A basic stove top mac and cheese filled with lovely bits of crisp bacon and sweet English petit pois! 

340g of uncooked fusilli (3 cups)
450ml of milk (2 cups)
1 TBS butter
2 TBS plain flour
240g of grated cheese mix (2 cups)
(mine was a mix of strong cheddar, gouda, parmesan and mozzarella cheeses)
120g of red leicester cheese, grated (1 cup)
pinch of cayenne pepper
salt and black pepper to taste
8 slices of lean streaky bacon, cooked until crisp and chopped coarsely
a mug of frozen petit poits, unthawed




Melt the butter in a large saucepan.  Whisk in the flour.  Cook over medium heat for about a minute before whisking in the milk.  Cook, whisking constantly, until it bubbles and begins to thicken.   Whisk in all of the cheese, whisking until it is melted.   Season to taste with cayenne pepper, salt and black pepper. Set aside and keep warm. 

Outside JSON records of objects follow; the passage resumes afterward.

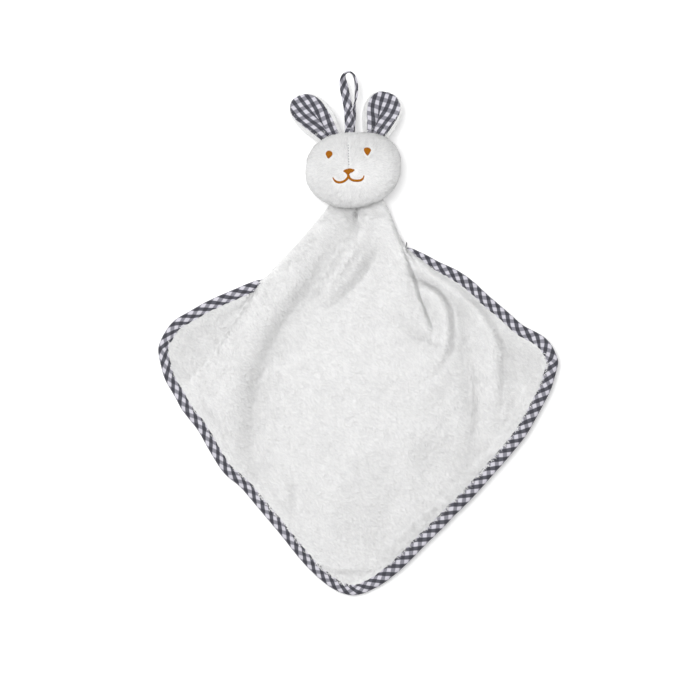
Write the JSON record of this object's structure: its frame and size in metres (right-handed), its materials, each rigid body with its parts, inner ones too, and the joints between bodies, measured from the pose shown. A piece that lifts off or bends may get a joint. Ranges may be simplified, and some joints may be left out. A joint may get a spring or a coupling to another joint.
{
  "type": "comfort blanket lovey",
  "caption": "Plush rabbit head with gingham-lined ears and a hanging loop, sewn to the gathered corner of a soft square blanket bound in gingham.",
  "frame": {"origin": "on the surface that the blanket lies on, under its flat middle and in line with the neck", "axes": "+X across the blanket to the viewer's right, +Y up the toy to the head, +Z out of the surface it lies on"},
  "size_m": [0.3597, 0.4738, 0.043],
  "materials": {
    "white_plush": "short-pile white plush",
    "white_filling": "loose fibre filling",
    "grey_gingham": "matt woven cotton check in dark grey and white",
    "grey_thread": "grey sewing thread",
    "brown_thread": "satin-stitched brown embroidery thread"
  },
  "bodies": {
    "blanket": {"blanket_cloth": "white_plush", "edge_binding": "grey_gingham", "binding_stitching": "grey_thread"},
    "head": {"face_left_panel": "white_plush", "face_right_panel": "white_plush", "head_back_panel": "white_plush", "head_filling": "white_filling", "face_seam_thread": "grey_thread", "neck_closing_stitch": "grey_thread", "left_eye": "brown_thread", "right_eye": "brown_thread", "nose": "brown_thread", "mouth": "brown_thread"},
    "left_ear": {"left_ear_back": "white_plush", "left_ear_lining": "grey_gingham"},
    "right_ear": {"right_ear_back": "white_plush", "right_ear_lining": "grey_gingham"},
    "loop": {"hanging_loop": "grey_gingham", "loop_bar_tack": "grey_thread"}
  },
  "joints": [
    {"name": "neck_nod", "type": "hinge", "parent": "blanket", "child": "head", "pos_m": [0, 0.28, 0.018], "axis": [1, 0, 0], "range_deg": [-60, 70]},
    {"name": "left_ear_fold", "type": "hinge", "parent": "head", "child": "left_ear", "pos_m": [-0.02723, 0.34653, 0.018], "axis": [0.9335, 0.3586, 0], "range_deg": [-70, 75], "stiffness_Nm_per_rad": 0.02},
    {"name": "right_ear_fold", "type": "hinge", "parent": "head", "child": "right_ear", "pos_m": [0.02286, 0.34681, 0.018], "axis": [0.9406, -0.3396, 0], "range_deg": [-70, 75], "stiffness_Nm_per_rad": 0.02},
    {"name": "loop_swing", "type": "hinge", "parent": "head", "child": "loop", "pos_m": [-0.00524, 0.35013, 0.018], "axis": [0.9999, 0.0136, 0], "range_deg": [-75, 75], "stiffness_Nm_per_rad": 0.004}
  ]
}
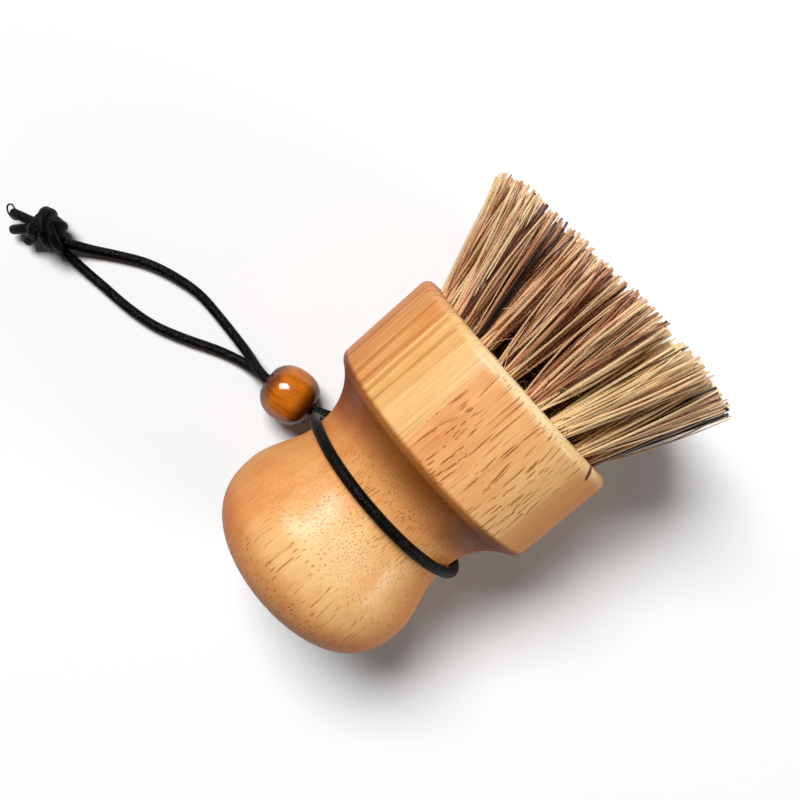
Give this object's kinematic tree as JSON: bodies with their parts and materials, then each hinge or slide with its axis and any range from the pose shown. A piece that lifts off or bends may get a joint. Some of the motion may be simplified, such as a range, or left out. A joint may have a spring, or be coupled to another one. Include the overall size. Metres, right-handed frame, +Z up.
{
  "type": "truffle brush",
  "caption": "Palm brush for cleaning truffles: turned bamboo handle, splayed natural bristle tufts, a cord noose about the neck with a sliding bead and an end knot.",
  "frame": {"origin": "on the floor, at the middle of the base of the lying brush's box, without its cord", "axes": "+X level along the brush from its knob to its bristles, +Z up, +Y to the side where the cord lies"},
  "size_m": [0.0984, 0.1426, 0.0675],
  "materials": {
    "bamboo": "satin lacquered laminated bamboo",
    "bristle": "mixed blond, tan and brown natural bristle",
    "leather": "round black leather cord, waxed",
    "amber_wood": "gloss amber lacquered wood"
  },
  "bodies": {
    "brush": {"handle": "bamboo", "tuft_centre": "bristle", "tuft_inner_01": "bristle", "tuft_inner_02": "bristle", "tuft_inner_03": "bristle", "tuft_inner_04": "bristle", "tuft_inner_05": "bristle", "tuft_inner_06": "bristle", "tuft_middle_01": "bristle", "tuft_middle_02": "bristle", "tuft_middle_03": "bristle", "tuft_middle_04": "bristle", "tuft_middle_05": "bristle", "tuft_middle_06": "bristle", "tuft_middle_07": "bristle", "tuft_middle_08": "bristle", "tuft_middle_09": "bristle", "tuft_middle_10": "bristle", "tuft_middle_11": "bristle", "tuft_middle_12": "bristle", "tuft_outer_01": "bristle", "tuft_outer_02": "bristle", "tuft_outer_03": "bristle", "tuft_outer_04": "bristle", "tuft_outer_05": "bristle", "tuft_outer_06": "bristle", "tuft_outer_07": "bristle", "tuft_outer_08": "bristle", "tuft_outer_09": "bristle", "tuft_outer_10": "bristle", "tuft_outer_11": "bristle", "tuft_outer_12": "bristle", "tuft_outer_13": "bristle", "tuft_outer_14": "bristle", "tuft_outer_15": "bristle", "tuft_outer_16": "bristle", "tuft_outer_17": "bristle", "tuft_outer_18": "bristle"},
    "cord": {"neck_noose": "leather", "cord_strand_upper": "leather", "cord_strand_lower": "leather", "cord_knot": "leather"},
    "bead": {"cord_bead": "amber_wood"}
  },
  "joints": [
    {"name": "cord_turn", "type": "hinge", "parent": "brush", "child": "cord", "pos_m": [-0.0162, 0, 0.02613], "axis": [0.9926, 0, 0.1218], "range_deg": [0, 205]},
    {"name": "bead_slide", "type": "slide", "parent": "cord", "child": "bead", "axis": [-0.2595, 0.9658, 0], "range_m": [0, 0.055], "deforming": ["cord_strand_upper", "cord_strand_lower"]}
  ]
}
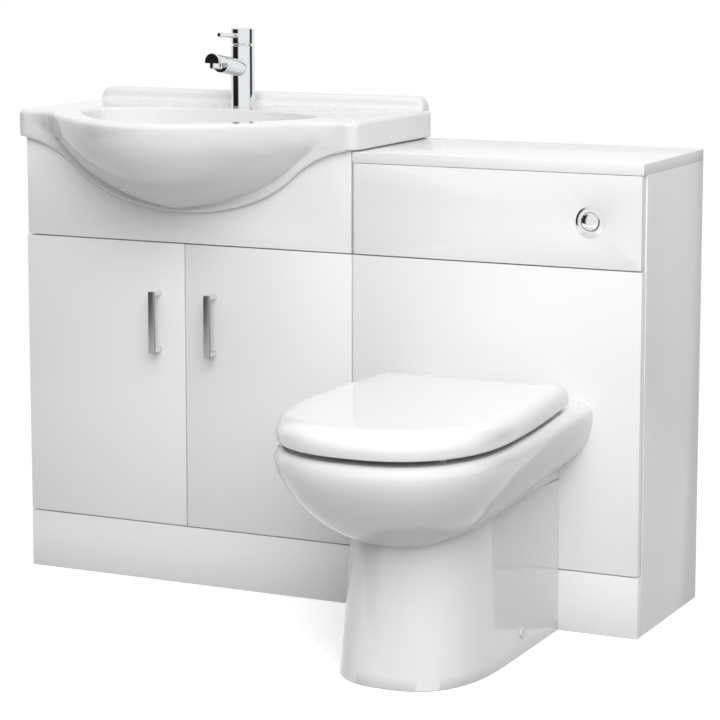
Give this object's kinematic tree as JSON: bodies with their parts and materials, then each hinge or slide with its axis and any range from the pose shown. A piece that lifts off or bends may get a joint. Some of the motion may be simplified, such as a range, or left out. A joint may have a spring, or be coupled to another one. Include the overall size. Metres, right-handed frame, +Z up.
{
  "type": "toilet and basin combination unit",
  "caption": "White vanity unit with a semi-recessed basin, mixer tap and two doors, joined to a toilet unit with a concealed cistern, push button and back-to-wall pan with seat and lid.",
  "frame": {"origin": "middle of the footprint of the whole unit with its lid closed, on the floor", "axes": "+X to the right as seen from the front, +Y towards the wall, +Z up"},
  "size_m": [1.1376, 0.832, 0.94],
  "materials": {
    "board_white": "smooth white foil with a soft gloss",
    "ceramic_white": "glazed, high gloss",
    "chrome": "polished chrome plate",
    "satin_metal": "satin grey metal",
    "zinc_steel": "zinc-plated steel",
    "seat_plastic": "gloss white thermoset",
    "plastic_white": "moulded white plastic",
    "rubber_dark": "black rubber"
  },
  "bodies": {
    "unit": {"vanity_left_side": "board_white", "vanity_right_side": "board_white", "vanity_base": "board_white", "vanity_back_rails": "board_white", "vanity_front_rail": "board_white", "vanity_fascia": "board_white", "vanity_plinth": "board_white", "hinge_arms": "zinc_steel", "door_bumpers": "plastic_white", "joining_bolts": "zinc_steel", "basin": "ceramic_white", "overflow_ring": "chrome", "basin_waste": "chrome", "waste_washer": "rubber_dark", "waste_nut": "zinc_steel", "bottle_trap": "plastic_white", "waste_pipe": "plastic_white", "tap_body": "chrome", "tap_spout": "chrome", "tap_aerator": "zinc_steel", "tap_stud": "zinc_steel", "tap_nut": "zinc_steel", "tap_cartridge": "plastic_white", "wc_left_side": "board_white", "wc_right_side": "board_white", "wc_back_rails": "board_white", "wc_front_rail": "board_white", "wc_worktop": "board_white", "wc_upper_panel": "board_white", "wc_lower_panel": "board_white", "wc_plinth": "board_white", "cistern_tank": "plastic_white", "cistern_cover": "plastic_white", "flush_tower": "plastic_white", "fill_valve": "plastic_white", "flush_pipe": "plastic_white", "flush_cone": "rubber_dark", "pan_connector": "plastic_white", "button_bezel": "chrome", "pan": "ceramic_white", "pan_fixing_caps": "plastic_white", "seat_hinge_posts": "chrome"},
    "left_door": {"left_door": "board_white", "left_handle": "satin_metal", "left_handle_screws": "zinc_steel", "left_hinge_cups": "zinc_steel"},
    "right_door": {"right_door": "board_white", "right_handle": "satin_metal", "right_handle_screws": "zinc_steel", "right_hinge_cups": "zinc_steel"},
    "tap_swivel": {"tap_spindle": "zinc_steel"},
    "tap_lever": {"tap_cap": "chrome"},
    "waste_plug": {"waste_plug": "chrome"},
    "flush_button": {"flush_button": "chrome"},
    "flush_valve": {"flush_plunger": "rubber_dark"},
    "float": {"float_arm": "plastic_white"},
    "seat_lid": {"seat_lid": "seat_plastic", "lid_buffers": "plastic_white"},
    "seat_ring": {"seat_ring": "seat_plastic", "ring_buffers": "plastic_white"}
  },
  "joints": [
    {"name": "left_door_hinge", "type": "hinge", "parent": "unit", "child": "left_door", "pos_m": [-0.55025, 0.1285, 0.344], "axis": [0, 0, -1], "range_deg": [0, 95]},
    {"name": "right_door_hinge", "type": "hinge", "parent": "unit", "child": "right_door", "pos_m": [0.06275, 0.1285, 0.344], "axis": [0, 0, 1], "range_deg": [0, 95]},
    {"name": "tap_turn", "type": "hinge", "parent": "unit", "child": "tap_swivel", "pos_m": [-0.24375, 0.336, 0.926], "axis": [0, 0, 1], "range_deg": [-50, 50]},
    {"name": "tap_lift", "type": "hinge", "parent": "tap_swivel", "child": "tap_lever", "pos_m": [-0.24375, 0.336, 0.926], "axis": [-1, 0, 0], "range_deg": [0, 18]},
    {"name": "plug_lift", "type": "slide", "parent": "unit", "child": "waste_plug", "axis": [0, 0, 1], "range_m": [0, 0.008]},
    {"name": "button_press", "type": "slide", "parent": "unit", "child": "flush_button", "axis": [0, 1, 0], "range_m": [0, 0.008], "stiffness_N_per_m": 400, "springref_m": -0.004},
    {"name": "valve_lift", "type": "slide", "parent": "unit", "child": "flush_valve", "axis": [0, 0, 1], "range_m": [0, 0.012]},
    {"name": "float_swing", "type": "hinge", "parent": "unit", "child": "float", "pos_m": [0.44775, 0.328, 0.559], "axis": [0, 1, 0], "range_deg": [0, 25]},
    {"name": "seat_lid_hinge", "type": "hinge", "parent": "unit", "child": "seat_lid", "pos_m": [0.31875, 0.051, 0.39499], "axis": [-1, 0, 0], "range_deg": [0, 95]},
    {"name": "seat_ring_hinge", "type": "hinge", "parent": "unit", "child": "seat_ring", "pos_m": [0.31875, 0.051, 0.39499], "axis": [-1, 0, 0], "range_deg": [0, 90.25]}
  ],
  "couplings": [
    {"joint": "valve_lift", "follows": "button_press", "ratio": 1.5},
    {"joint": "seat_ring_hinge", "follows": "seat_lid_hinge", "ratio": 0.95}
  ]
}
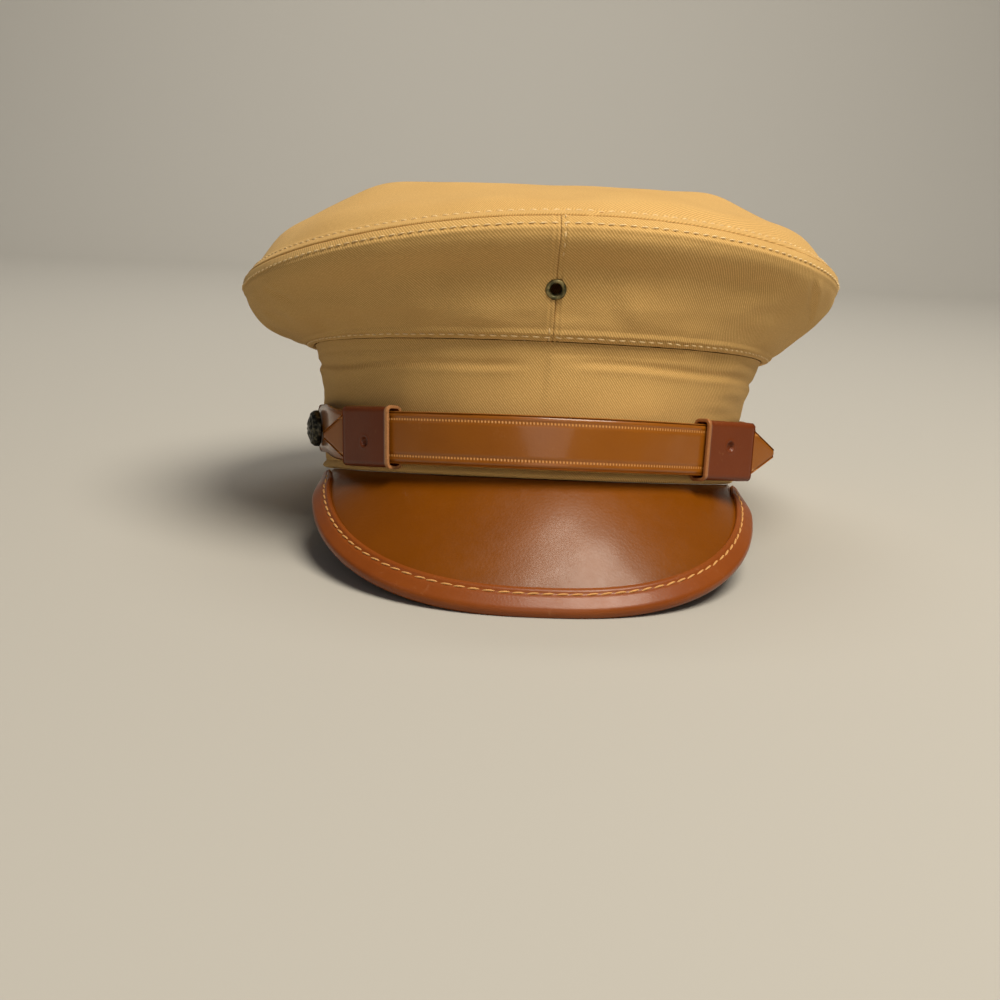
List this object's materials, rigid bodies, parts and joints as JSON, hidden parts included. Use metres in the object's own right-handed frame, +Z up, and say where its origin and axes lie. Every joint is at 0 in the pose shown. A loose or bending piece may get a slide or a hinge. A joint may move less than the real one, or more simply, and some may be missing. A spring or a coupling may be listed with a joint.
{
  "type": "peaked service cap",
  "caption": "Cloth service cap with a wide stiff crown, a sloped leather visor with a bound edge, and a buttoned leather front strap with keepers; rests by itself on visor and rear rim.",
  "frame": {"origin": "under the middle of the cap's outer box, on the surface that it rests on", "axes": "+Z up, +X to the wearer's left, +Y to the back of the cap, so that the visor points to -Y"},
  "size_m": [0.2454, 0.2828, 0.1405],
  "materials": {
    "khaki_twill": "woven cotton and wool twill, matt",
    "visor_leather": "polished",
    "binding_leather": "polished, stitched",
    "strap_leather": "polished, edges tooled with a beaded line",
    "keeper_leather": "dark and worn, raw inner edge",
    "dark_brass": "blackened with age",
    "aged_brass": "dull and tarnished"
  },
  "bodies": {
    "root": {"band": "khaki_twill", "crown_side_right": "khaki_twill", "crown_side_left": "khaki_twill", "crown_top": "khaki_twill", "front_eyelet": "aged_brass", "visor": "visor_leather", "visor_binding": "binding_leather", "under_strap": "strap_leather", "front_strap": "strap_leather", "keeper_right": "keeper_leather", "keeper_left": "keeper_leather", "button_right": "dark_brass", "button_left": "dark_brass"}
  },
  "joints": []
}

Bring a pot of lightly salted water to the boil.  Cook the pasta according to package directions, adding the frozen peas during the last minute.   Drain well and then add to the sauce along with the chopped bacon, tossing to mix all together well.  Serve immediately.

Note - Using the refrigerated chick pea fusilli, means that your pasta will be cooked in 3 minutes maximum of time, so do bear that in mind!




I was also sent a selection of the new Dell' Ugo latest Pasta Plus Range. The Pasta Plus range consists of five gorgeous fresh, filled pastas all with a delicious accompanying butter. The reason behind adding the butter is to create the perfect meal all in one without having to pick up any extra ingredients. I was sent a pack of the Goats' Cheese & Beetroot with Mint Butter and the Ricotta & Spinach Ravioli with Sage Butter. 


The Dell' Ugo Goats' Cheese & Beetroot Fiorelli with Mint Butter is a free range egg pasta filled with goats'cheese and beetroot which comes with a small pot of mint butter to toss with cooked pasta.  This specially infused mint butter has been developed to go deliciously with this filled pasta.


I really enjoyed this one.  It is filled with a mix of goat's cheese, mascaropone cheese, beetroot and beetroot relish.  No surprise here as I adore beetroot.  The mint butter went beautifully.  I did add a sprinkle of freshly grated Parmesan Cheese as suggested and a generous grinding of black pepper.


The Dell'Ugo Ricotta and Spinach Ravioli with Sage Butter, contains more of the free range egg pasta, filled with leaf spinach and ricotta cheese, and then a delicious herb infused butter made especially to go with the spinach and ricotta.


Luxurious and silky, this was also a perfect combination of flavours.  I again, topped it with some freshly grated Parmesan cheese and a hefty grinding of black pepper.  I also quite enjoyed this one, but of the two my favourite was the one with the beetroot. 

The same love and care goes into every pack of Dell'Ugo pasta made today, just as it did when Luigi Ugo sold his first packet back in 1929. This new range of fresh pasta has been uniquely developed by Expert Chefs using British free range eggs and the finest ingredients from around the world. ​ The butter used is  freshly churned Somerset milk. Just melt on and enjoy.

Other options available are an Asparagus and Mozarella Fiorelli with a Lemon Butter, and a Butternut and Squash Ravioli with a Garlic and Herb Butter.  All can be purchased at Waitrose/Ocado for approximately £3.99.

If I had any criticism of these at all it would be that the package is purpoted to serve two people, but only fed a greedy me.  😛

Many thanks to both Evexia and Dell'Ugo for sending me these pastas to try out!

Note - I was sent the pastas free of charge for the purpose of review, but was not required to write a positive review in return. Any and all opinions are my own.